The UKs leading sustainability non-profit aims to transform the fashion and textiles sector into “a climate-neutral and profitable industry that is fit for the future”.
Proposed by WRAP, the Textiles 2030 action plan is a voluntary agreement, funded by its signatories and the government, and sets out a number of carbon, water and circular textiles targets to be met by 2030. Signatories will also contribute to national policy discussions with UK governments to shape critical regulatory developments.
Thirty-five organisations have so far signed up to the action plan, including Ted Baker, Next, Marks & Spencer, John Lewis & Partners, Oxfam, Primark, Gymshark, ASOS, Boohoo, Re-Fashion, The British Fashion Council and The British Retail Consortium. This means that the agreement is supported by more than half of the UK fashion market at its launch. Nearly 60% of the clothing placed on the UK fashion market (by sales volume) comes from the retailers that have signed up to Textiles 2030.
Shared targets for these brands include reducing the aggregate greenhouse gas footprint of new products by 50%, and cutting down the aggregate water footprint of new products sold by 30%. Signatories will also set out individual targets and report back to WRAP on their progress.

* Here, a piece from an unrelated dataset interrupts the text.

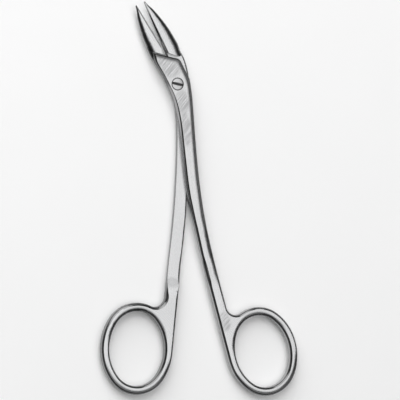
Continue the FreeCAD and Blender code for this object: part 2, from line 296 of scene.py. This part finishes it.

WRAP CEO Marcus Gover said “We have been working with business to develop Textiles 2030 to drive forward the sector-wide change needed to redress how we use textiles. Our research shows that public demand is there for clothes made more sustainably, and not disposable fashion so the time is right for this transformation.”
Textiles 2030 is the UK’s first national agreement in what will become a global network of initiatives, under the new Textiles Action Network, to reduce the environmental impact of clothing around the world.